Ich erinnere mich noch gut an den Auftritt des Duos Rosenstolz 1991 in der Hannoveraner »Schwulen Sau« (so hieß die Kneipe wirklich). Die Band hatte nur wenige Popsongs im Programm und musste sie deshalb als Zugabe komplett wiederholen. Einen Hit hatten sie aber schon: »Schlampenfieber«. Nach einem Bier an der Bar, wo mich, als meine damalige Freundin Kati Kneif auf die Toilette ging, sofort drei ältere Herren wie Motten das Licht umschwärmten und mir weitere Drinks anboten, was ich höflich, aber bestimmt ablehnte, gingen wir backstage, um AnNa R. und Peter Plate von Rosenstolz für mein Magazin Spirit – Ein Lächeln im Sturm zu interviewen.

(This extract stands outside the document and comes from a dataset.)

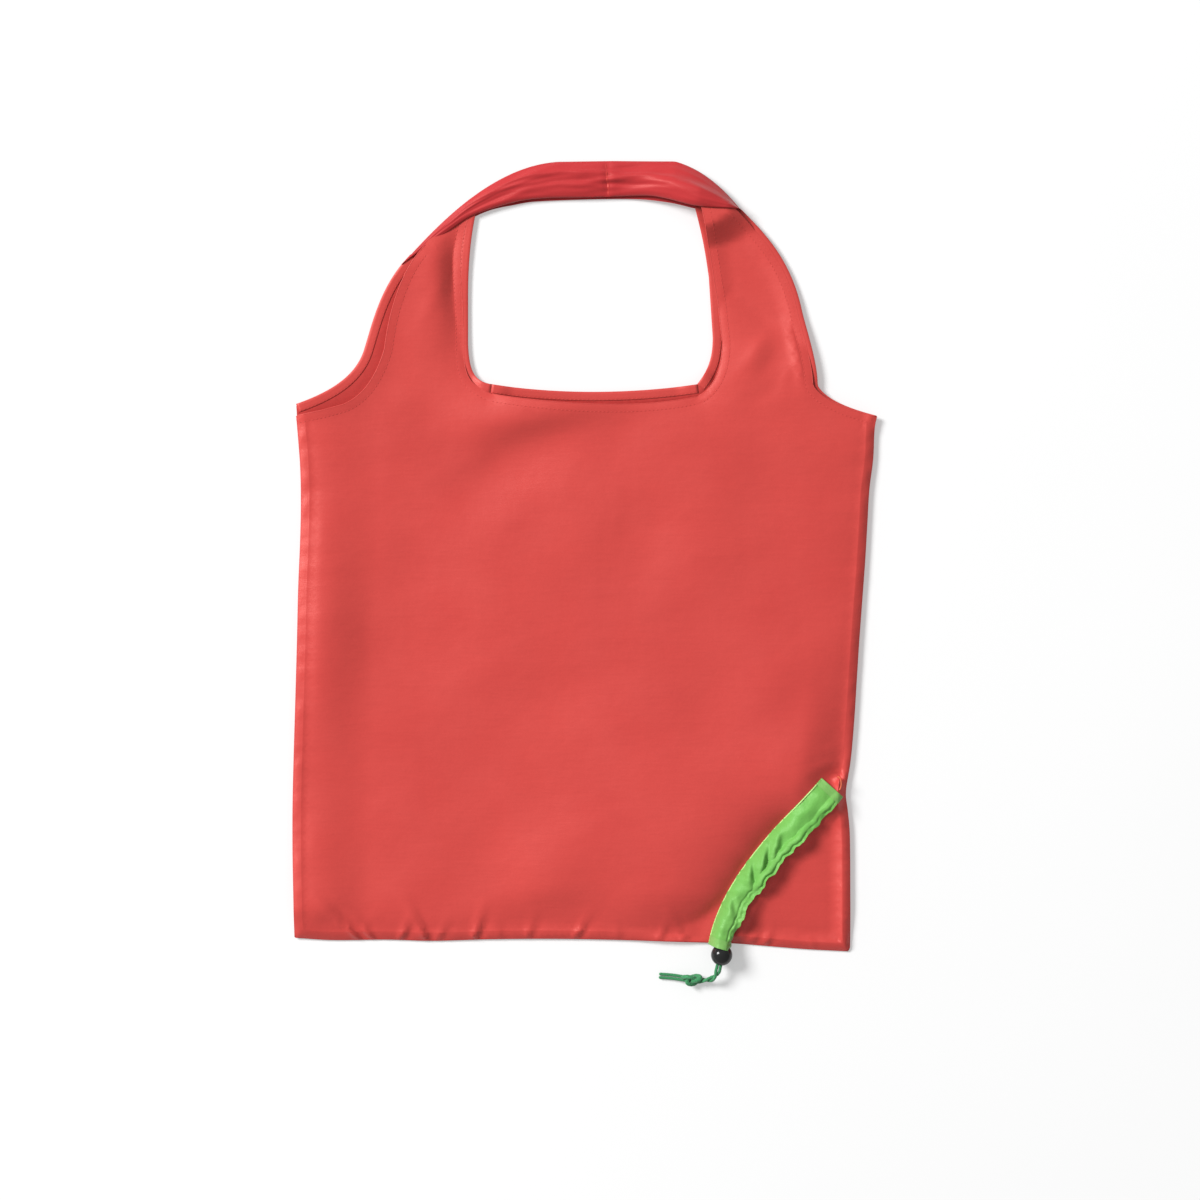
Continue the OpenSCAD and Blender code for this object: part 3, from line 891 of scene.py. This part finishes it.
# ---------------- the bag's cloth
front_rows = (0.7, 2.4, 4.3, 4.9, 5.5, 7.4)
front_low, front_high = cloth("front_sheet", front_rim, front_rows, 3.2, front_height, CLOTH, CUT)
back_low, back_high = cloth("back_sheet", back_rim, (0.8, 3.0, 6.0), 4.6, back_height, CLOTH, CUT)
for side, paint, low, high in (("front", red, front_low, front_high),
                               ("back", red_inside_painted_shade, back_low, back_high)):
    panels = (f"{side}_panel_lower", f"{side}_panel_upper")
    straps = (f"{side}_strap_left", f"{side}_strap_right")
    dress(low, paint, across="fold", stands_for=panels)
    dress(high, paint, across=f"{side}_handle", stands_for=straps)

for side, line in (("left", left_side), ("right", right_side[::-1])):
    o = seam(f"{side}_seam", even(line, 2))
    dress(o, red_hem, across="fold", stands_for=(f"{side}_seam_lower", f"{side}_seam_upper"))
o = seam("bottom_seam", even(bottom_side, 2))
dress(o, red_hem, "lower_body", stands_for=("bottom_seam",))


def bind_edges(side, lines, height, rise):
    """The hem and the stitches of each open edge; the back's stitches show on its outside too."""
    for line, what in zip(lines, ("mouth", "hand_left", "hand_right", "arm_left", "arm_right")):
        # the CAD's hand_hem_left is this script's hand_left_hem
        node = "_hem_".join(what.split("_")) if "_" in what else "mouth_hem"
        across = None if what == "mouth" else f"{side}_handle"
        carried = under_grip(line) if side == "front" and across else line
        o = hem(f"{side}_{what}_hem", carried, height, side == "back")
        dress(o, red, "upper_body", across, (f"{side}_{node}",))
        row = beside(line, -HEM_STITCHES)
        o = stitches(f"{side}_{what}_stitches", row, height, rise=rise)
        dress(o, red_thread, "upper_body", across)
        if side == "back":
            o = stitches(f"back_{what}_stitches_outside", row, lambda q: height(q) + 0.16,
                         thick=0.16, under=True)
            dress(o, red_thread, "upper_body", across)


bind_edges("front", front_open, front_height, 0.05)
bind_edges("back", back_open, back_height, 0.36)


# ---------------- the grips
def grip_top(base, crown, seed):
    """The height over a gathered tube of cloth, with folds along it."""
    def top(u, v, xy, full=None):
        if full is None:
            full = np.clip(np.linalg.norm(xy[:, -1] - xy[:, 0], axis=1)[:, None] / 22, 0, 1)
        x = xy[..., 0]
        raised = 11.0 * grip_rise(x) * (0.55 if base < 3 else 1) * (1 - 0.8 * step_up(v, 0.25, 1.0))
        z = base + raised + crown * full * (1 - np.abs(2 * v - 1) ** 3.0)
        z += full * 0.7 * np.sin(v * 9.5 + 0.9 * np.sin(x / 31.0) + seed) * bell(v - 0.55, 0.42)
        folds = noise_at(x / 30.0, v * 4.2, seed) + 0.5 * noise_at(x / 17.0, v * 9, seed)
        z += full * 1.9 * folds * np.sin(math.pi * np.clip(v, 0, 1)) ** 0.6
        # drawn in at the seam, with short puckers beside it
        d = np.abs(x - GRIP_SEAM)
        z -= 0.7 * bell(d, 2.2) * np.sin(math.pi * v) ** 0.4
        z += 0.45 * np.exp(-d / 9) * np.sin(v * 26 + seed) * np.sin(math.pi * v)
        return np.maximum(z, base + raised - 0.25)
    return top


def cut_at(line, x):
    """A line cut in two where it first passes that x."""
    i = int(np.argmax(line[:, 0] > x))
    a, b = line[i - 1], line[i]
    m = a + (b - a) * (x - a[0]) / (b[0] - a[0])
    return np.vstack([line[:i], m]), np.vstack([m, line[i:]])


def grip(side, low, high, base, crown, seed):
    """One grip: its left and right halves of gathered cloth, and the seam that joins them."""
    low_l, low_r = cut_at(even(low, 1.5), SEAM_FOOT)
    high_l, high_r = cut_at(even(high, 1.5), SEAM_HEAD)
    top = grip_top(base, crown, seed)
    for key, a, b in (("left", low_l, high_l), ("right", low_r, high_r)):
        o = shell(f"{side}_grip_{key}", a, b, 26, top, GRIP_CLOTH)
        dress(o, red_grip_painted_shade, f"{side}_handle", stands_for=(f"{side}_grip_{key}",))
    line = even([(SEAM_HEAD, high_r[0][1] - 0.4), (14.2, 250), (15.6, 243),
                 (SEAM_FOOT, low_r[0][1] + 0.3)], 0.8)
    v = np.linspace(1, 0, len(line))[:, None]
    z = top(v, v, line[:, None, :], 1.0)[:, 0]

    def loop(q):
        shape = [(-1.5, -0.6), (-0.9, 0.06), (0, 0.14), (0.7, 0.04), (1.2, -0.6), (0, -1.3)]
        return [np.column_stack([beside(q, w), np.maximum(z + h, SHEET_CLEAR)]) for w, h in shape]
    o = sweep(f"{side}_grip_seam", line, loop)
    dress(o, red_hem, f"{side}_handle", stands_for=(f"{side}_grip_seam",))


grip("front", front_grip_low, grip_high, 3.9, 3.4, 2.3)
grip("back", back_grip_low, grip_high * (0.995, 0.996) + (0, 0.2), 1.3, 1.1, 5.1)


# ---------------- the drawcord channel
# Folds of the strip: where along it, lean, width, height, and from its left edge 0 to its right 1
FOLDS = [
    (10, 3, 3.4, 0.7, 0.7), (22, -5, 6.0, 0.9, 0.35), (38, 9, 5.0, 0.9, 0.7), (48, 12, 3.6, -1.0, 0.55),
    (55, 14, 3.6, 1.4, 0.5), (63, 15, 2.6, -2.0, 0.6), (69, 14, 3.2, 1.7, 0.5), (77, 11, 2.4, -2.0, 0.35),
    (83, 10, 3.4, 1.2, 0.35), (92, -9, 4.0, 0.9, 0.3), (101, 10, 3.0, -1.3, 0.35), (108, 8, 4.0, 0.8, 0.5),
    (117, -4, 4.0, 0.5, 0.6),
]


def channel_top(u, v, xy):
    """The strip's height: a soft tunnel, low at the side seam, lifted over the cord and over the bead."""
    flat = xy.reshape(-1, 2)
    under = front_height(flat).reshape(u.shape)
    last = len(channel_line) - 1
    at = channel_line[np.clip((u * last).round().astype(int), 0, last)]
    middle = front_height(at.reshape(-1, 2)).reshape(u.shape)
    w = 2 * v - 1
    s = u * STRIP_LONG
    ridge = np.maximum(middle + 2.6 + 0.8 * step_up(u, 0.1, 0.5), 11.5 * step_up(u, 0.55, 0.77))
    ridge = ridge + 3.9 * step_up(u, 0.925, 1.0)
    left, right = under + 0.42, under + 1.2 + 1.3 * step_up(u, 0.1, 0.3)
    side = np.where(w < 0, 1 - np.abs(w) ** 2.4, 1 - np.abs(w) ** (2.6 + 2.6 * step_up(u, 0.45, 0.8)))
    z = np.where(w < 0, left, right) * (1 - side) + ridge * side
    soft = np.sin(math.pi * np.clip(v, 0, 1)) ** 0.8
    for place, lean, wide, h, where in FOLDS:
        z += h * bell(s - place - lean * w, wide) * bell(v - where, 0.34) * soft
    # the seam that gathers its right side, with small lumps beside it
    line = 0.74 + 0.03 * np.sin(s / 9.0)
    z -= 0.7 * bell(v - line, 0.045) * step_up(u, 0.03, 0.08) * (1 - step_up(u, 0.93, 0.97))
    lumps = noise_at(s / 2.6, v * 5, 7.1)
    z += lumps * bell(v - 0.86, 0.10) + 0.5 * lumps * bell(v - 0.04, 0.06)
    broad = noise_at(s / 13.0, v * 1.6, 2.2)
    gathered = 2.0 * np.exp(-(((v - 0.77) / 0.13) ** 4)) * step_up(u, 0.02, 0.08)
    clear = 0.5 + gathered * (1 - step_up(u, 0.6, 0.7))
    return np.maximum(z + 0.9 * broad * soft, under + clear)


strip = even(channel_line, 0.8)
steps = np.arange(len(strip))
frayed_left = 0.8 * noise_at(steps * 0.30, 3.3, 0.5)
frayed_right = 1.7 * noise_at(steps * 0.17, 9.3, 0.5) + 0.5 * noise_at(steps * 0.55, 1.3, 0.5)
narrow = STRIP_HALF - 2.4 * np.linspace(0, 1, len(strip)) ** 3


def strip_side(w):
    """A line along the strip: w is -1 at its upper left edge and 1 at its lower right one."""
    return strip + (w * narrow)[:, None] * left_of(strip)


left_edge = strip_side(-1) + np.outer(frayed_left, (0.75, -0.66))
right_edge = strip_side(1) + np.outer(frayed_right, (0.75, -0.66))
channel = shell("drawcord_channel", left_edge, right_edge, 40, channel_top, 0.35)
dress(channel, green, "lower_body", stands_for=("front_channel",))


def band(name, u0, u1, rise, thick):
    """Part of the strip once more, a little higher: the hem turned over at its end."""
    n = len(strip)
    a, b = int(u0 * (n - 1)), int(math.ceil(u1 * (n - 1)))

    def top(u, v, xy):
        return channel_top(u0 + (u1 - u0) * u, v, xy) + rise
    return shell(name, strip_side(-1.02)[a:b + 1], strip_side(1.02)[a:b + 1], 30, top, thick)


hem_share = STRIP_HEM / STRIP_LONG
for key, u0, u1, node in (("top", 0.0, hem_share, "channel_hem_top"),
                          ("end", 1 - hem_share, 1.0, "channel_hem_end")):
    o = band(f"channel_hem_{key}", u0, u1, 0.34, 0.4)
    dress(o, green_hem, "lower_body", stands_for=(node,))

back_strip = shell("back_channel_sleeve", strip_side(-1.02), strip_side(1.02), 14,
                   lambda u, v, xy: np.full(u.shape, 0.30) + 0.12 * (1 - np.abs(2 * v - 1) ** 2), 0.24)
dress(back_strip, green, "lower_body", stands_for=("back_channel",))
run = even(channel_line, 0.5)
back_path = np.column_stack([run[12:-16], np.full(len(run) - 28, 2.2)])
back_run = tube("drawcord_back_run", back_path, 1.0, 8, twist=strand)
dress(back_run, braid, "lower_body", stands_for=("cord_run_back",))
top_run = beside(run, 5)[26:int(len(run) * 0.62)]
front_path = np.column_stack([top_run, front_height(top_run) + 0.9])
front_run = tube("drawcord_front_run", front_path, 0.95, 8, twist=strand)
dress(front_run, braid, "lower_body", stands_for=("cord_run_front",))

# piped left edge of the strip, whose pale thread also paints the highlight along this lit edge, and the
# stitches that hold it down
pipe = strip_side(-0.96)
pipe_path = np.column_stack([pipe, front_height(pipe) + 0.55])
piping = tube("channel_piping", pipe_path, 0.55, 8, twist=lambda s, a: 1 + 0.16 * math.sin(s * 3.1))
dress(piping, green_thread_and_edge_highlight, "lower_body")
for key, w in (("left", -0.86), ("right", 0.86)):
    o = stitches(f"channel_stitches_{key}", strip_side(w), lambda q: front_height(q) + 0.62,
                 rise=0.25, thick=0.17)
    dress(o, green_thread_and_edge_highlight, "lower_body")

# a loop of thread at the strip's top corner
turn = np.linspace(-1.25, 1.9, 22)
loop_at = np.array([165.4, -148.4])
loop_z = float(front_height(loop_at[None, :])[0])
thread = np.column_stack([loop_at[0] + 2.0 * np.cos(turn), loop_at[1] + 4.4 * np.sin(turn),
                          loop_z + 1.0 + 0.35 * np.sin(turn * 2)])
o = tube("side_thread_loop", smooth(thread, 0.3), 0.38, 8)
dress(o, orange_thread, "lower_body", stands_for=("side_loop",))

# ---------------- floor and light
floor_mesh = bpy.data.meshes.new("floor")
floor_mesh.from_pydata([(-3, -3, 0), (3, -3, 0), (3, 3, 0), (-3, 3, 0)], [], [(0, 1, 2, 3)])
floor = bpy.data.objects.new("floor", floor_mesh)
scene.collection.objects.link(floor)
white = Paint("white_light_table", Roughness=0.9, Specular_IOR_Level=0.05,
              Emission_Color=(1, 1, 1, 1), Emission_Strength=0.34)
shade = white.ramp(white.noise(4, 2), 0.2, 0.8)
floor_mesh.materials.append(white.finish(white.mix(shade, (0.49, 0.49, 0.49), (0.50, 0.50, 0.50))))

scene.view_settings.view_transform = "Standard"
scene.view_settings.look = "None"
world = bpy.data.worlds.new("studio")
scene.world = world
world.use_nodes = True
background = world.node_tree.nodes["Background"].inputs
background["Color"].default_value = (1.0, 1.0, 1.0, 1)
background["Strength"].default_value = 0.42


def lamp(name, azimuth, elevation, far, size, power):
    """A round soft light that shines on the middle of the table, from that many metres away."""
    light = bpy.data.lights.new(name, "AREA")
    light.shape, light.size, light.energy = "DISK", size, power
    o = bpy.data.objects.new(name, light)
    scene.collection.objects.link(o)
    a, e = math.radians(azimuth), math.radians(elevation)
    way = Vector((math.cos(a) * math.cos(e), math.sin(a) * math.cos(e), math.sin(e)))
    o.location = way * far
    o.rotation_euler = way.to_track_quat("Z", "Y").to_euler()


lamp("key", 150, 40, 8.0, 3.0, 985)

Im Gegensatz zu ihrem Bühnenauftritt war AnNa – anders als Peter – etwas kurz angebunden. Ihre lakonischen Antworten und seine analytischen Ausführungen machten das Interview nicht nur kontrastreich, sondern auch unglaublich lustig. Am Ende umarmte sie Kati und mich herzlich. 34 Jahre später ist AnNa nun tot. Sie war erst 55 Jahre alt. 1991 waren wir alle vier noch halbe Kinder. Der Rest ist Geschichte: Rosenstolz waren über zwei Jahrzehnte – bis 2012, um genau zu sein – die vielleicht erste massenkompatible deutsche Undergroundband nach der Neuen Deutschen Welle. Peter war der Synthietüftler und Komponist, AnNa die Sängerin, die den Songs mit ihrer unverwechselbaren Stimme die Farbe verlieh.

Rosenstolz standen immer für Vielfalt und Toleranz – in der Musik und darüber hinaus. Und dafür, dass sich Gegensätze – der schwule Junge mit Sehnsucht und der manchmal zerbrechlich wirkende heterosexuelle Vamp – magisch anzogen. Liebe ist wahrlich alles! Ruhe in Frieden, liebe AnNa!